Dung, Kohle und Pollen

Auf die klimatischen Verhältnisse und die Umweltbedingungen konzentrierten sich jetzt auch Jacquelyn L. Gill von der University of Wisconsin in Madison und ihre Kollegen. In der aktuelle Ausgabe des Wissenschaftsmagazins Science präsentieren sie ihre erstaunlichen Ergebnisse unter dem Titel Pleistocene Megafaunal Collapse, Novel Plant Communities, and Enhanced Fire Regimes in North America.

Die Forschergruppe untersuchte nicht die Megafauna selbst, sondern deren Spuren in ihrer Umgebung. Unter die Lupe nahmen sie Pollen, Kohle und Sporen von speziellen Pilzen aus zwei entsprechend alten Sedimenten von Fundstätten in den Bundesstaaten Indiana und New York. Diese Pilze namens Sporomiella durchqueren auf ihrem Lebensweg den Verdauungsapparat großer Pflanzenfresser und wachsen dann bestens auf ihrer Kacke, die Verbreitung der Sporen lässt folglich auf die Biomasse schließen, die von den Eiszeit-Herbivoren fallen gelassen wurde – und damit auch auf ihre Anzahl. Die Wissenschaftler glichen die so gewonnen Daten mit gefundener Kohle und Pollen ab, die wiederum Erkenntnisse über die damalige Vegetation und Waldbrände lieferten. Aus der Analyse ergab sich ein völlig neues Bild der Vorgänge.

Das Sterben der Mastodonten, Mammuts, Riesenfaultiere und anderer besonders großer Pflanzenfresser in Nordamerika begann demnach bereits vor etwa 14.800 Jahren und intensivierte sich schnell. Die starke Veränderung der Vegetation ist nicht Ursache, sondern Folge dieses Sterbens, denn da die Riesentiere nicht mehr in großer Zahl die Bäume niederfraßen, konnten sich vor allem die Laubbäume wie Eschen oder Ulmen stark ausbreiten und die offene Savanne mit lockerem Baumbewuchs und Sumpfgebieten in Waldland mit vielen Laubbäumen verwandeln, das wiederum verstärkt von großen Bränden heimgesucht wurde. Eine nachhaltige Veränderung, die sich durch das zunehmende Fehlen der Groß-Pflanzenfresser ergab.

Und das Aussterben des Giganten erfolgte schnell, ihre Zahl reduzierte sich in nur 1.000 Jahren sehr stark. Jacquelyn Gill erklärt:

Vor ungefähr 13.800 Jahren ist die Zahl der Pilz-Sporen bereits dramatisch zurück gegangen.
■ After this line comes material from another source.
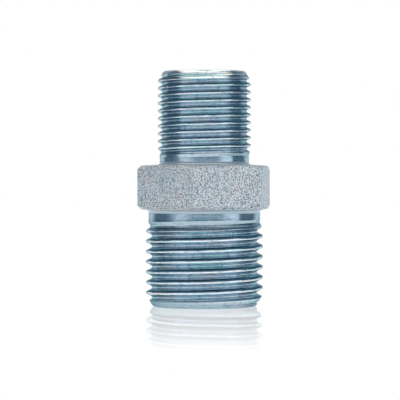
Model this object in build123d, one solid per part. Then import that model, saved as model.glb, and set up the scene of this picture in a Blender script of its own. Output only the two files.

Sie sind kaum noch zu finden.

Was das große Sterben verursachte, bleibt weiter im Dunkeln, aber es gelang den Forschern zu verdeutlichen, welche umfassenden Auswirkungen auf Umwelt und Landschaft das Verschwinden eines Teiles der Tierpopulation haben kann.

In jedem Fall kann die von einem Meteor oder Kometen verursachte Katastrophe vor 12.900 Jahren nicht die Ursache für das Massensterben sein, denn es fand vorher statt. Und auch der Mensch ist wahrscheinlich nicht der Verursacher, weil er in großer Zahl sehr wahrscheinlich erst nach dem Rückgang des Megafauna-Population in Nordamerika eintraf (vgl. Die Eroberung Amerikas). Dazu stellt Jacquelyn Gill fest:

Unsere Daten sind nicht mit einem ‚Blitzkrieg’ der Menschen gegen die großen Tiere vereinbar.

Die frisch angekommenen Jäger haben wohl nur noch die jeweils letzten ihrer Art erlegt.